The Silver Figurehead

by Joseph A. A. Bourque Sr.
Issue 303 - July 1998

Dear Readers,

In this article, I will share a most wonderful Triangle-C find with you. It is item No. 40, a Flower or Fruit Center of the Sea Shell line.

My daughter Darlene, an NCC member, first saw this item depicted in an auction ad of a national weekly antique journal. She thought it would be a good Father's Day surprise gift for me. She requested an auction night phone line but was told they would not be used. She then entered a bid without knowing what the Sea Shell No. 40 was worth.
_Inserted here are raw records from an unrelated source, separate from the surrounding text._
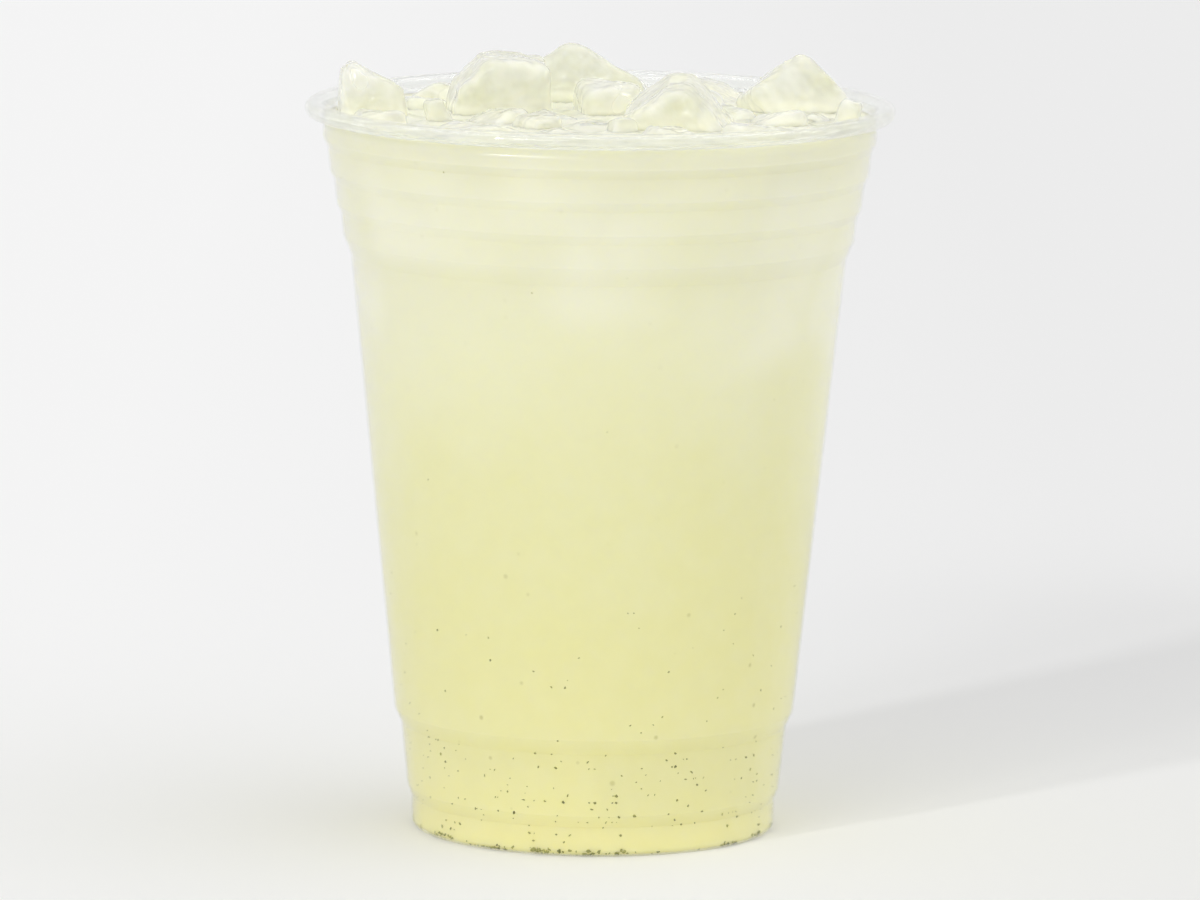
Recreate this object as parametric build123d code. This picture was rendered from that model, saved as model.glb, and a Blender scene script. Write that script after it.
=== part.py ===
"""A clear thermoformed plastic cup of iced lemonade, filled to just under its rolled lip.

Millimetres, +Z up. The origin is the middle of the ring that the cup stands on. +X is the right
of the cup as it is looked at from its front, which faces -Y. Every turned profile is drawn in the
XZ plane as corners of (radius, height) and turned about Z.
"""
from build123d import *
from math import atan2, radians, sqrt, tan
import os

# ---- The cup -----------------------------------------------------------------------------------
CUP_HEIGHT = 121.8
RIM_RADIUS = 49.0            # outside of the rolled lip
WALL = 0.5                   # thickness of the sheet
DRAFT = 5.84                 # lean of the straight walls, in degrees

LIP_WIDTH = 3.0              # how far the lip stands out from the wall
LIP_HEIGHT = 2.6
LIP_RETURN = 0.9             # flat end of the sheet, under the lip

NECK_HEIGHT = 3.5            # upright wall from the lip down to the first ledge
BAND_COUNT = 3               # stacking bands, each below a small ledge
BAND_HEIGHT = 4.0
LEDGE_HEIGHT = 1.5
LEDGE_INSET = 0.75
SHOULDER_HEIGHT = 3.0        # the larger ledge between the bands and the plain body
SHOULDER_INSET = 1.3

STEP_HEIGHT = 2.5            # the ledge between the plain body and the skirt
STEP_INSET = 1.15
SKIRT_HEIGHT = 10.5
GROOVE_HEIGHT = 2.0          # the ledge between the skirt and the foot
GROOVE_INSET = 0.8
FOOT_HEIGHT = 5.0
FOOT_ROUNDING = 1.2          # outside radius of the foot's lower corner
STANDING_WIDTH = 2.4         # flat ring that the cup stands on
RECESS_DEPTH = 2.5           # how far the middle of the base is pushed up
RECESS_SLOPE = 2.0           # width of the slope from the ring up to the middle
CREASE = 0.45                # radius that softens the ledges

# ---- The drink ---------------------------------------------------------------------------------
FILL_BELOW_RIM = 3.4
DRINK_CLEARANCE = 0.3        # between the drink and the sheet
ICE_CLEARANCE = 0.3          # between the drink and each piece of ice

# ---- The ice -----------------------------------------------------------------------------------
CUBE_DRAFT = 4.0             # lean of a piece's sides from its mould, in degrees
CUBE_ROUNDING = 2.4          # radius that melting has left on a cube's edges
CHIP_ROUNDING = 1.2          # the same on a small broken piece
HEAP_MOUTH = 45.5            # inside radius of the mouth that the heap below is laid out for

# Each piece: its length, width and height; its turn about X, Y and Z in degrees; its middle,
# across and back from the cup's axis; how far its top stands above the rim; and the slopes
# melted into it, each as its azimuth, its lean from level and its distance from the middle.
CUBES = {
    "ice_left": ((12.0, 12.5, 14.0), (-4, -3, 6), (-38.0, 2.0), 6.6, [(0, 30, 4.6)]),
    "ice_middle_left": ((18.0, 14.5, 18.0), (6, 6, 8), (-16.8, 7.6), 7.7, [(180, 52, 8.6)]),
    "ice_back": ((21.5, 14.5, 17.0), (-6, 6, -6), (-2.2, 27.0), 7.3, [(10, 24, 7.0), (180, 40, 9.4)]),
    "ice_centre": ((13.0, 13.5, 16.0), (10, -6, 9), (2.0, 8.4), 3.2, [(60, 30, 7.5)]),
    "ice_front": ((16.0, 16.0, 15.5), (7, -38, -8), (12.5, -12.0), 6.2, [(0, 38, 8.6)]),
    "ice_right": ((15.0, 13.5, 13.6), (-5, -37, 26), (31.8, 14.6), 7.4, [(0, 45, 9.0)]),
    "ice_middle_right": ((11.0, 12.0, 13.0), (-8, 7, 14), (16.2, 12.8), 1.6, [(300, 24, 6.0)]),
    "ice_back_right": ((14.0, 12.0, 14.0), (6, 8, -32), (18.4, 30.2), 0.9, [(0, 20, 6.6)]),
    "ice_back_left": ((14.0, 13.0, 13.0), (-7, 5, -43), (-25.6, 25.0), 0.8, [(200, 25, 6.4)]),
    "ice_front_left": ((18.0, 16.0, 13.0), (4, -9, 36), (-21.6, -24.8), -0.6, [(0, 20, 6.9)]),
    "ice_front_centre": ((14.0, 13.0, 12.0), (-6, 8, -12), (-0.6, -32.0), -1.0, [(90, 22, 6.0)]),
    "ice_front_right": ((13.6, 13.4, 13.0), (-8, 6, -38), (26.6, -24.4), -0.2, [(120, 22, 6.5)]),
    "ice_side_left": ((10.0, 10.5, 12.0), (6, -7, 18), (-35.6, -13.0), 0.4, [(40, 26, 5.6)]),
    "ice_side_right": ((11.0, 10.0, 11.0), (-7, -9, 12), (30.0, -6.4), 0.2, [(210, 24, 5.4)]),
}
CHIPS = {
    "ice_chip_left": ((5.0, 5.0, 7.0), (12, -16, 20), (-26.8, -6.2), 1.6, []),
    "ice_chip_right": ((5.0, 5.6, 8.0), (8, 14, -12), (41.0, -4.6), 2.0, []),
}

THROAT = RIM_RADIUS - LIP_WIDTH
LIP_BOTTOM = CUP_HEIGHT - LIP_HEIGHT


def wall_corners():
    """The outer face of the wall, from under the lip down to the level of the table."""
    taper = tan(radians(DRAFT))
    band = [(LEDGE_HEIGHT, LEDGE_INSET), (BAND_HEIGHT, BAND_HEIGHT * taper)]
    upper = [(NECK_HEIGHT, 0), *band * BAND_COUNT, (SHOULDER_HEIGHT, SHOULDER_INSET)]
    lower = [
        (STEP_HEIGHT, STEP_INSET),
        (SKIRT_HEIGHT, SKIRT_HEIGHT * taper),
        (GROOVE_HEIGHT, GROOVE_INSET),
        (FOOT_HEIGHT, 0),
    ]
    body_height = LIP_BOTTOM - sum(drop for drop, _ in upper + lower)
    radius, height = THROAT, LIP_BOTTOM
    corners = [(radius, height)]
    for drop, inset in [*upper, (body_height, body_height * taper), *lower]:
        radius, height = radius - inset, height - drop
        corners.append((radius, height))
    return corners


def base_corners(foot_radius):
    """The lower face of the base, from the inner edge of the standing ring to the axis."""
    ring_radius = foot_radius - FOOT_ROUNDING - STANDING_WIDTH
    return [(ring_radius, 0), (ring_radius - RECESS_SLOPE, RECESS_DEPTH), (0, RECESS_DEPTH)]


def outline(inset, top):
    """The rounded line that lies inset within the outer faces, from height top to the axis."""
    wall = [(radius - inset, height) for radius, height in wall_corners()]
    foot_radius = wall_corners()[-1][0]
    lean = inset * tan(atan2(RECESS_DEPTH, RECESS_SLOPE) / 2)
    ring, crest, centre = [(radius + lean, height + inset) for radius, height in base_corners(foot_radius)]
    wall[0] = (wall[0][0], top)
    wall[-1] = (wall[-1][0], inset)
    corners = [*wall, ring, crest, (0, centre[1])]
    radii = [CREASE] * (len(corners) - 2)
    radii[len(wall) - 2] = FOOT_ROUNDING - inset
    return FilletPolyline(*[(radius, 0, height) for radius, height in corners], radius=radii)


def turned(*lines):
    """The solid that the closed run of lines in the XZ plane makes when turned about Z."""
    edges = [edge for line in lines for edge in line.edges()]
    return revolve(make_face(Wire(edges)), Axis.Z)


def lip():
    """The rolled lip's section, from the inner face up, over, under and back to the outer face."""
    roll = LIP_HEIGHT / 2
    hollow = roll - WALL
    centre_height = CUP_HEIGHT - roll
    inner_centre = THROAT - WALL + roll
    outer_centre = RIM_RADIUS - roll
    sheet_end = outer_centre - LIP_RETURN

    def quarter(centre, size, start, end):
        """A quarter circle about centre, from one of its four main directions to the next."""
        middle = tuple((a + b) / sqrt(2) for a, b in zip(start, end))
        points = [(centre + size * across, 0, centre_height + size * up) for across, up in (start, middle, end)]
        return ThreePointArc(*points)

    left, up, right, down = (-1, 0), (0, 1), (1, 0), (0, -1)
    return [
        Line((THROAT - WALL, 0, LIP_BOTTOM), (THROAT - WALL, 0, centre_height)),
        quarter(inner_centre, roll, left, up),
        Line((inner_centre, 0, CUP_HEIGHT), (outer_centre, 0, CUP_HEIGHT)),
        quarter(outer_centre, roll, up, right),
        quarter(outer_centre, roll, right, down),
        Polyline(
            (outer_centre, 0, LIP_BOTTOM),
            (sheet_end, 0, LIP_BOTTOM),
            (sheet_end, 0, LIP_BOTTOM + WALL),
            (outer_centre, 0, LIP_BOTTOM + WALL),
        ),
        quarter(outer_centre, hollow, down, right),
        quarter(outer_centre, hollow, right, up),
        Line((outer_centre, 0, CUP_HEIGHT - WALL), (inner_centre, 0, CUP_HEIGHT - WALL)),
        quarter(inner_centre, hollow, up, left),
        Line((THROAT, 0, centre_height), (THROAT, 0, LIP_BOTTOM)),
    ]


def cup():
    """The sheet: rolled lip, stepped wall, foot and pushed-up base, turned as one shell."""
    middle_of_base = Line((0, 0, RECESS_DEPTH), (0, 0, RECESS_DEPTH + WALL))
    return turned(*lip(), outline(0, LIP_BOTTOM), middle_of_base, outline(WALL, LIP_BOTTOM))


def ice(size, slopes, rounding, spread, grow):
    """A half-melted piece about the origin: a drafted core with slopes cut off, rounded all over."""
    length, width, height = (side * spread - 2 * rounding for side in size)
    core = Pos(0, 0, -height / 2) * extrude(Rectangle(length, width), height, taper=CUBE_DRAFT)
    for azimuth, lean, distance in slopes:
        slope = Rotation(0, 0, azimuth) * Rotation(0, lean, 0) * Pos(0, 0, distance * spread - rounding)
        core -= slope * Box(*[4 * max(size)] * 3, align=(Align.CENTER, Align.CENTER, Align.MIN))
    return offset(core, amount=rounding + grow, kind=Kind.ARC)


def heap(grow=0.0):
    """Every piece of ice in its place, by name, each grown all round."""
    spread = (THROAT - WALL) / HEAP_MOUTH
    pieces = {}
    for group, rounding in ((CUBES, CUBE_ROUNDING), (CHIPS, CHIP_ROUNDING)):
        for name, (size, turn, (across, back), rise, slopes) in group.items():
            turn = Rotation(*turn)
            piece = turn * ice(size, slopes, rounding, spread, grow)
            top = piece.bounding_box().max.Z - grow
            pieces[name] = Pos(across * spread, back * spread, CUP_HEIGHT + rise * spread - top) * piece
    return pieces


def lemonade():
    """The drink up to its level, clear of the sheet and cut round the ice."""
    inset = WALL + DRINK_CLEARANCE
    outside = outline(inset, CUP_HEIGHT)
    surface, bottom = outside @ 0, outside @ 1
    drink = turned(outside, Polyline(bottom, (0, 0, CUP_HEIGHT), surface))
    above = Pos(0, 0, CUP_HEIGHT - FILL_BELOW_RIM) * Cylinder(
        RIM_RADIUS, CUP_HEIGHT, align=(Align.CENTER, Align.CENTER, Align.MIN)
    )
    drink -= above
    for piece in heap(ICE_CLEARANCE).values():
        drink -= piece
    return drink


os.makedirs("parts", exist_ok=True)
parts = {"cup": cup(), "lemonade": lemonade(), **heap()}
for node, shape in parts.items():
    export_step(shape, f"parts/{node}.step")
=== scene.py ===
"""The looks of a clear plastic cup of iced lemonade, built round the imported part.

Metres, +Z up, in the part's own frame: the cup stands on z = 0 about the Z axis, and its front
faces -Y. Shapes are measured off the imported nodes, so they follow the part if its sizes change.
"""

from math import cos, pi, radians, sin

import bmesh
import bpy
import numpy as np
from mathutils import Euler, Matrix, Vector, noise
from mathutils.bvhtree import BVHTree


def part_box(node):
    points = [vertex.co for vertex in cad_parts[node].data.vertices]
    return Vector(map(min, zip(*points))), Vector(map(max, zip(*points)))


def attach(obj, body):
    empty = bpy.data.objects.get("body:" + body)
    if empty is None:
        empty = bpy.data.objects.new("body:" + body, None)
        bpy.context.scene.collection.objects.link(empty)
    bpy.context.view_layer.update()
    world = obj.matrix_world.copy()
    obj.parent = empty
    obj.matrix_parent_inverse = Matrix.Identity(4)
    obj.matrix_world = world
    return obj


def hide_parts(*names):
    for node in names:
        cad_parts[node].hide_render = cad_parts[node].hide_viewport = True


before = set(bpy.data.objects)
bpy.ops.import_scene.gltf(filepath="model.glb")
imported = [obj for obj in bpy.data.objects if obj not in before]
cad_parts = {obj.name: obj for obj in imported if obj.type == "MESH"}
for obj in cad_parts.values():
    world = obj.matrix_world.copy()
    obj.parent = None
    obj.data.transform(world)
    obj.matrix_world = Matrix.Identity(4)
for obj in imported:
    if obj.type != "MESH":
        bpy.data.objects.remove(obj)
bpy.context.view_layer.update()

MM = 0.001
BODY = "root"

# ---- The drink ---------------------------------------------------------------------------------
WALL_REACH = 0.15 * MM       # how far the drink reaches into the sheet, so that no gap shows
ICE_REACH = 0.14 * MM        # how far it reaches into each piece of ice
DRINK_COLUMNS = 240          # divisions round the axis
RING_STEP = 0.6 * MM         # spacing of the rings on the surface
SURFACE_RISE = 0.75 * MM     # how far the surface climbs the wall
SURFACE_CURVE = 1.3 * MM     # how quickly that climb dies away
ICE_RISE = 0.8 * MM          # the same against the ice
RIPPLE = 0.08 * MM
RIPPLE_SIZE = 7 * MM
POCKET_DEPTH = 3.5 * MM      # how deep the ice shows in the cloudy drink
POCKET_BELOW = 0.06          # what is left of the depth below that
POCKET_FACES = 0.25          # share of the ice's faces that its pocket has
LONGEST_STEP = 1.3 * MM      # between the rings of the drink's side
# Fine bits deep in the drink: their spacing, size as a share of it, strength and pattern's shift.
DEEP_SPECKS = [(6.5 * MM, 0.09, 0.45, 0.0), (11 * MM, 0.06, 0.35, 5.0)]

# ---- The cup -----------------------------------------------------------------------------------
CUP_COLUMNS = 320
CORNER = 0.05 * MM           # what is taken off the sheet's cut edge
SHARP = radians(60)          # the turn that makes a corner sharp
SEEN_STRAIGHT = 0.33         # share of the view that so thin a sheet doesn't bend
LIP_STRAIGHT = 0.62          # the same above the drink

# ---- The ice -----------------------------------------------------------------------------------
ICE_VOXEL = 0.42 * MM
ICE_SMOOTHING = 14
ICE_DENT = 0.9 * MM          # depth of the broad hollows that melting leaves
ICE_DENT_SIZE = 6.5 * MM
ICE_DENT_POWER = 1.5         # leaves more of the surface shallow than deep
ICE_FINER = 2.3              # how much finer the second layer of hollows is
ICE_FINER_SHARE = 0.25       # and how deep, as a share of the first
ICE_SHIFT = (13.7, 5.1, 2.3)         # from one piece's pattern to the next's
ICE_RIPPLE = 0.14 * MM
ICE_RIPPLE_SIZE = 1.7 * MM
WATERLINE = 4.5 * MM         # height over which the drink tints the ice

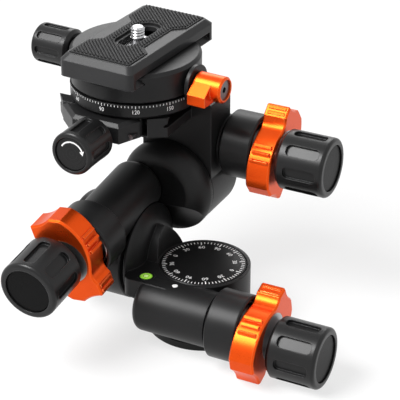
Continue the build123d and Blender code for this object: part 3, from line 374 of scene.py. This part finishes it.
# Bubble level: a round vial of green spirit under a clear top, pressed into a black bezel on the
# tab. A printed circle shows the middle, and the bubble floats just inside it.
level_low, level_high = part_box("bubble_vial")
level_middle = (level_low + level_high) / 2
# The vial's colour runs from light green in the middle to dark green at the rim, and is also given off as a
# faint painted glow.
level_green, level_shader, level_place = start_finish(
    "level_green", {"Roughness": 0.12, "Coat Weight": 0.8, "Coat Roughness": 0.05, "Emission Strength": 0.35})
level_rim = (level_place.vector_math("DISTANCE", tuple(level_middle), "Value") * 500.0 - 0.75).clip()
level_tint_and_painted_glow = level_rim.blend((0.46, 0.90, 0.09, 1.0), (0.10, 0.36, 0.02, 1.0))
level_tint_and_painted_glow.feed(level_shader.inputs["Base Color"])
level_tint_and_painted_glow.feed(level_shader.inputs["Emission Color"])
dress(level_green, "bubble_vial")
dress(turned_black("bezel_black", level_middle, upright, 0.006, 0.3), "bubble_bezel")

circle_shape = bmesh.new()
circle_steps, circle_depth = 40, 0.05 * mm
circle_rows = []
for reach, rise in ((1.25 * mm, 0.02 * mm), (1.33 * mm, 0.05 * mm), (1.41 * mm, 0.02 * mm)):
    circle_rows.append([Vector((level_middle.x + reach * math.cos(math.tau * step / circle_steps),
                                level_middle.y + reach * math.sin(math.tau * step / circle_steps),
                                level_high.z + rise)) for step in range(circle_steps)])
add_strip(circle_shape, circle_rows, circle_depth, closed=True)
print_black, black_shader, black_place = start_finish("print_black", {"Roughness": 0.5})
black_tint = black_place.noise(4000.0, 2.0).blend((0.006, 0.010, 0.006, 1.0), (0.014, 0.02, 0.012, 1.0))
black_tint.feed(black_shader.inputs["Base Color"])
new_piece("level_circle", circle_shape, print_black, "pan_body", smooth=True)

bubble_r, bubble_flat, bubble_off = 1.0 * mm, 0.12, Vector((-0.15 * mm, 0.1 * mm, 0.0))
bubble_middle = Vector((level_middle.x, level_middle.y, level_high.z)) + bubble_off
bubble_shape = bmesh.new()
bmesh.ops.create_uvsphere(
    bubble_shape, u_segments=24, v_segments=12, radius=bubble_r,
    matrix=Matrix.Translation(bubble_middle) @ Matrix.Diagonal((1.0, 1.0, bubble_flat, 1.0)))
# The bubble's pale green is also given off as a faint painted glow.
bubble_painted_glow, bubble_shader, bubble_place = start_finish(
    "bubble_painted_glow", {"Roughness": 0.06, "Emission Strength": 0.3, "Coat Weight": 0.6})
bubble_tint_and_painted_glow = bubble_place.noise(900.0, 2.0).blend((0.60, 0.92, 0.25, 1.0), (0.78, 1.0, 0.45, 1.0))
bubble_tint_and_painted_glow.feed(bubble_shader.inputs["Base Color"])
bubble_tint_and_painted_glow.feed(bubble_shader.inputs["Emission Color"])
new_piece("level_bubble", bubble_shape, bubble_painted_glow, "pan_body", smooth=True)


# Worm drives: each has a turned black collar, a clamp ring milled from orange dyed aluminium and a
# fluted black knob with a pressed-in cap. The same parts stand on all three axes.
def drive_axis(stage):
    """A point on a worm drive's axis and the axis's direction, from its collar and its cap."""
    collar_middle, cap_middle = (sum(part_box(part_name), Vector()) / 2
                                 for part_name in (f"{stage}_collar", f"{stage}_knob_cap"))
    return collar_middle, (cap_middle - collar_middle).normalized()


orange, orange_shader, orange_place = start_finish(
    "orange_anodised", {"Metallic": 0.85, "Specular IOR Level": 0.12})
orange_grain = orange_place.noise(3000.0, 2.0)
orange_cloud = orange_place.noise(80.0, 3.0)
orange_soft, orange_painted_edge_highlight = rubbed_edges(orange_place, 0.5 * mm, 2.4)
orange_dye = orange_cloud.blend((0.70, 0.066, 0.005, 1.0), (0.82, 0.090, 0.009, 1.0))
# Painted highlight: the colour is lightened to a pale orange along sharp edges.
orange_painted_edge_highlight.blend(orange_dye, (1.0, 0.30, 0.09, 1.0)).feed(orange_shader.inputs["Base Color"])
(orange_grain * 0.10 + orange_cloud * 0.05 + 0.22).feed(orange_shader.inputs["Roughness"])
relief(orange_shader, orange_grain, 0.10, 0.02 * mm, orange_soft)
dress(orange, "pan_ring", "tilt_ring", "roll_ring", "clamp_lever")

knob_black, knob_shader, knob_place = start_finish("knob_black", {"Specular IOR Level": 0.27})
knob_grain = knob_place.noise(3600.0, 2.0)
knob_cloud = knob_place.noise(60.0, 3.0)
knob_soft, knob_painted_edge_highlight = rubbed_edges(knob_place, 0.6 * mm, 2.6)
knob_dye = knob_cloud.blend(near_black(0.006), near_black(0.010))
# Painted highlight: the colour is lightened along sharp edges.
knob_painted_edge_highlight.blend(knob_dye, near_black(0.040)).feed(knob_shader.inputs["Base Color"])
(knob_grain * 0.10 + knob_cloud * 0.05 + 0.225).feed(knob_shader.inputs["Roughness"])
relief(knob_shader, knob_grain, 0.14, 0.02 * mm, knob_soft)
dress(knob_black, "pan_knob", "tilt_knob", "roll_knob", "platform_lock_knob", "clamp_jaw_knob")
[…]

She was not sure her bid was high enough. So, she decided to forego the surprise element and speak to me about it. When I saw that Cambridge gem in the photo ad, I got a case of triangle-C jitters. (Bear in mind that I had been searching for en outstanding silvered Triangle-C item since the last Convention, knowing that the next one would be our Silver Anniversary.) The nude lady on the front of that bowl was black in color, which appeared to be a black silk-screening decorate, but ... it could also be tarnshed sterling silver, I hoped.

At this point Darlene read my thoughts and volunteered, "She's covered with silver." (See picture) Let me tell you my heart began to beat a little faster. She added, "And both rims are silvered." (See photo below) Those Triangle-C jitters started again. She had a third surprise to add. She said, "There are two silver decorations inside the bowl." (She had gotten all this information from the auction house.) I asked what they were. "Two silver seahorses." she replied. "Fantastic," I said adding, "Sea horses for a Sea Shell bowl." At this stage I had to remind myself that I did not own this centerpiece, and there was a good chance that I never would. I figured that this item was the top silver Sea Shell piece of all the Sea Shell pieces, and would command a very high price.

Flying Lady Sea Shell Bowl She told me the amount of the bid she had left. It was a good bid for it and the fact that the auction ad only referred to it as an Art Deco bowl and made no mention of the word Cambridge gave her a fair chance at it.

On the night of the auction she received the call notifying her that she owned the "Art Deco bowl." In a few days the carton containing the silvered fruit/flower center arrived intact. I finally got to see this item. It is one outstanding silver decorated piece of Coral. The silver has a dark blue-black patina. Thank goodness no one tried to polish it.

[A Few Words of advice on this matter. Never polish or clean silvered glass to make it shine. By doing this, you destroy the age-old patina and eventually the silver wears away or breaks away from the glass. Its good practice not to handle silver overlay glass with bare fingers especially if they are sweaty as perspiration contains salt and certain fluids that will leave an etched print on the silver.]

I got my present early so could have enough time to write this article and share it with you in this July issue of the Crystal Ball. I'll take it to the NCC Convention along with some other items of interest that I have been asked to bring.

This particular 10" centerpiece is listed as being No. 40 of the 3011 line, as No. 40 of the Krystolshell line, and also No. 40 of the Sea Shell line. I only needed to copy one of several listed in the catalogs, because they are all alike. It really does not Sea Shell Plate matter to me which Cambridge line it is. But I would think it to be that of the Sea Shell line because of the pair of Cambridge Seahorse decorations inside the bowl area (See Colors in Cambridge Glass page 125. See also page 57 which lists three Seahorse examples.) I list one of these examples. (See photo at left) Match the known Cambridge decoration with one of the seahorses on the plate. They are identical seahorses.

In closing I would like to comment on this No. 40 Flower or Fruit centerpiece being listed as "The Flying Lady Bowl." See Cambridge Color book index page 127 and Pages 64 and 92. See also page 58 where it states that the flower center is frequently called a "Flying Lady" bowl. I see absolutely no indication that this nude lady is flying. I could understand her being called a Sea Siren or a Sea Goddess or even a Sea Nymph. Each time I see this nude, she reminds me of a sea sailing ship's figureheed. Were I to call her some kind of a lady, it would probably be a Sailing Lady as opposed to a Flying Lady. She's on a Sea Shell line bowl, there are two seahorse decorations inside the bowl, which has the definite shape of a large sea clam, and she definitely resembles a figurehead - a SILVER FIGUREHEAD at that.